On the reading front, I finished up Judith Sonnet’s Blood Suck. It's a gory, darkly comedic bit of extreme horror, reminiscent of work from giants in the field like Ryan Harding and Ed Lee. I’m in awe of how much she's accomplished in a little over a year. It's inspiring to know people want this kind of stuff on their shelves.
I’ve also been listening to HorrorBabble and Classic Ghost Stories pretty religiously. Getting in the headspace to write something in that vein has been interesting. The ghost story is one of the oldest types of horror tales, but I think its framework is timeless and can be applied to more modern situations.
For example, I'm working on a piece inspired by the trip to Pennsylvania I took this past summer, only in this version, it's winter, and the character standing in for me makes wayyyy worse decisions than I did on one night in particular.
Also, there's a ghost.
We're talking about the things that haunt me this week, remember?
Jeff and I didn't get to record a new episode of Make Your Own Damn Podcast on account of holiday shenanigans, but we did upload some exclusive content to our Patreon. For just a buck, you get a bonus episode each week. In these, we talk about more current movies than we cover on the regular show, as well as whatever solo endeavors we have in the works.

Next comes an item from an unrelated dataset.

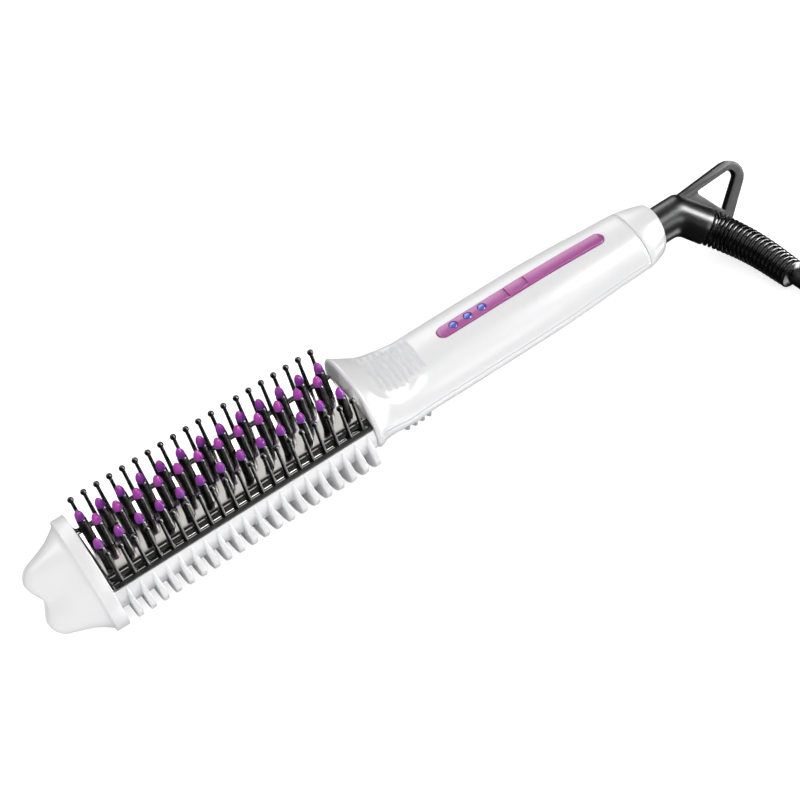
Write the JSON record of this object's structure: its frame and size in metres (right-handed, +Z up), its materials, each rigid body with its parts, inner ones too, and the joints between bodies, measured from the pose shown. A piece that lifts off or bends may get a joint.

On Tuesday, I performed a piece at Max Booth III’s The Ghoulish Show this past Tuesday at Radio Coffee and Beer in Austin alongside the likes of John Baltisberger, Ryan C. Bradley, Michael Louis Dixon, Andrew Hilbert, and R.J. Joseph. It was a great time, and you can check out the entire show right here.
That's gonna wrap things up for this week. Thanks to everyone who has subscribed and takes the time to read these. It's encouraging to know you're out there, and I appreciate you.